When the DSA criticizes NATO “imperialism,” the organization is in part referring to the organization’s expansion in the past 30 years. In 1999, the Czech Republic, Hungary, and Poland became the first states formerly in the Soviet sphere of influence to join the organization. In 2004, Bulgaria, Estonia, Lithuania, Latvia, Romania, Slovakia, and Slovenia also became members. The aforementioned commentary from the Cato Institute points to the addition of these countries as the impetus for the Russian invasion in Ukraine. The article cites an admission by former President Bill Clinton’s Secretary of State Madeleine Albright: “[Russian President Boris] Yeltsin and his countrymen were strongly opposed to enlargement, seeing it as a strategy for exploiting their vulnerability and moving Europe’s dividing line to the east, leaving them isolated.” The DSA and Carpenter view Russia’s aggression in Ukraine as a logical redress to NATO’s eastward encroachment. Albright’s claim is their smoking gun showing that the United States was cognizant of Russian fears but continued its “imperialist” ambitions in admitting more and more Eastern European countries to the consortium. 

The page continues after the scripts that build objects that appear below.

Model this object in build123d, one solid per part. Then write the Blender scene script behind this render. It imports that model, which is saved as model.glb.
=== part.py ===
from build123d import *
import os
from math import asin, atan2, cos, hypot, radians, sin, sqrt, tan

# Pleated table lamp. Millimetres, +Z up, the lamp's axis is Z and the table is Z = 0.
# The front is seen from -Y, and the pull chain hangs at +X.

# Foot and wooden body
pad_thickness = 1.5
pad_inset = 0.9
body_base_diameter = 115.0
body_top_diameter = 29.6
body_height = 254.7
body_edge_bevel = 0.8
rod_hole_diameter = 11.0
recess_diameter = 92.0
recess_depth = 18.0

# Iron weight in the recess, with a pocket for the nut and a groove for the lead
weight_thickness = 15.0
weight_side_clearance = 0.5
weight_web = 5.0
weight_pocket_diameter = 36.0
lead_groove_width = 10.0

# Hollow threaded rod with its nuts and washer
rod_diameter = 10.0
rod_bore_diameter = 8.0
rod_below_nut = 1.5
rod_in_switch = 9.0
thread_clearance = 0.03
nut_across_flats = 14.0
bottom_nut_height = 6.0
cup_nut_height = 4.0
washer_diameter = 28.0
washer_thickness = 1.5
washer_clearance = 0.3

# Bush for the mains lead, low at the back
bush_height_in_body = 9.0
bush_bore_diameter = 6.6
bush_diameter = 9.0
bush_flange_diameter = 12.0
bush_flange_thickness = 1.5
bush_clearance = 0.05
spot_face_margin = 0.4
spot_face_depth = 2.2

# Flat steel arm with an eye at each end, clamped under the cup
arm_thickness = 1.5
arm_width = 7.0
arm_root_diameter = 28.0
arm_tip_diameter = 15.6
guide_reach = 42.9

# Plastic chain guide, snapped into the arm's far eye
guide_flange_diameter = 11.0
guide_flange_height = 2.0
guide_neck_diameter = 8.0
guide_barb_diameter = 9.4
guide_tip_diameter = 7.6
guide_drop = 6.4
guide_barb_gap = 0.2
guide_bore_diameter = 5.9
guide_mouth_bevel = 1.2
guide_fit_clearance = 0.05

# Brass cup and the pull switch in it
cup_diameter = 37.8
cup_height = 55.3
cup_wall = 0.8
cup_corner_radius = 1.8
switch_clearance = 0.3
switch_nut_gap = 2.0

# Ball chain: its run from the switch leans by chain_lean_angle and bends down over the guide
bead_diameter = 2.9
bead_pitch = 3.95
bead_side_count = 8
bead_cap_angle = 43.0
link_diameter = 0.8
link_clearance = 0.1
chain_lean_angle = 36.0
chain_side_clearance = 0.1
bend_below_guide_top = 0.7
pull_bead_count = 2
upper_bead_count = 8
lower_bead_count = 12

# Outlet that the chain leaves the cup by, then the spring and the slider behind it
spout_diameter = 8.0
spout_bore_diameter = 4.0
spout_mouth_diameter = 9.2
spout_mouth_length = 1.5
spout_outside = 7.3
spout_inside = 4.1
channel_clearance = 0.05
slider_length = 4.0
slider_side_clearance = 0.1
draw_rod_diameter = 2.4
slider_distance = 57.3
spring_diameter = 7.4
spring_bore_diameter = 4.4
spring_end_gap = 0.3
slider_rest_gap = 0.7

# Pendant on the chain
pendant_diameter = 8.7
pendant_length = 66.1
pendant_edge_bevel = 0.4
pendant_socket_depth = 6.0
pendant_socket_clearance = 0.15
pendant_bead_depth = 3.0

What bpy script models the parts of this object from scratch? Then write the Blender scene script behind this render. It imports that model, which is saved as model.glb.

These “anti-American imperialist” analyses deny agency to the states that have joined NATO in the past two decades. A Dissent magazine article by Gregory Afinogenov summarizes it best: “The truth is, NATO has no more devoted accomplice than Vladimir Putin.” The treaty’s swelling membership is a result of imperialism––Russian imperialism––rather than an example of it. To that point, for the first time ever, a majority of Finns favor their country joining NATO following the invasion of Ukraine. To argue that the admission of these European countries to the treaty constitutes imperialism ignores the opinions of the polity in those states. The history of support for NATO in Estonia, the northernmost Baltic state, situated between Russia and the rest of Europe, exemplifies this. In March 2002, a poll found that 65 percent of Estonians supported joining NATO. A 2018 Pew Research report found “NATO is generally seen in a positive light across publics within the alliance, despite lingering tensions between the leaders of individual member countries.” NATO might actually be most popular in the former Warsaw Pact states closest to modern Russia. Emphasis on the treaty and the United States by the DSA and Carpenter effectively ignores this popular support in the expansion countries, as well as when and why they joined. Each instance of Russian aggression––or more accurately, Russian imperialism––pushes European states closer to NATO and the United States. 

The expansion of NATO may align with some form of US imperialism, yet the countries of Europe, including Ukraine, have agency in determining their geopolitical positioning.[/pullqoute]

There are also economic reasons that former Warsaw Pact countries are looking west instead of towards Russia. The United States, Canada, and the states of Western Europe are some of the wealthiest places in the contemporary world. It should come as no surprise that the citizens of Poland and Ukraine find the prosperous, liberal democracies of NATO more appealing than a Russia still recovering from the end of the Cold War and the 1998 Russian Financial Crisis. Following the collapse of the Soviet Union in 1990, the Gross Domestic Product (GDP) per capita of Ukraine stood at $7,600, higher than Poland’s $6,100. By 2020, Poland’s had reached $34,200, while Ukraine’s had only risen to $13,100. Poland’s greater integration with the liberal West, including NATO and the United States, has resulted in better outcomes for its citizens. 

This context exposes the inaccuracy in calling the United States and NATO the effective aggressors in the Russia-Ukraine conflict, as the DSA and Carpenter’s analyses imply. The expansion of NATO may align with some form of US imperialism, yet the countries of Europe, including Ukraine, have agency in determining their geopolitical positioning. Moreover, the real imperialistic threat is not the United States, but Russia. Afinogenov writes in Dissent, “For Putin, resisting NATO is in fact secondary to the larger goal of reuniting Russians, Belarusians, and Ukrainians under Russian rule—or, failing that, at least ensuring that Russian speakers across the former Soviet Union are either in a secure alliance bloc with Russia…or are governed by it directly.” Russia has framed its aggression in an explicitly nationalistic manner that denies Ukraine’s sovereignty. This can only be described as imperialistic. 

It is disappointing that some of the strongest voices opposing American imperialism in all its excesses––in Libya, Iraq, and so on––are so blinded by their conception of American hegemony that they cannot identify Russia as the most pressing global threat. Anti-imperialist voices are those most likely to deny American exceptionalism when it is used as a cudgel to invade and control sovereign nations. The DSA and Carpenter’s views are simply an inversion of that same exceptionalism, where the facile characterization of the United States as the “good guy” (and the only good guy) is replaced by the opposite: a narrow conception of a single “bad guy.” In reality, the nuances of geopolitics require a more sophisticated analysis, where imperialism can exist outside of American foreign policy.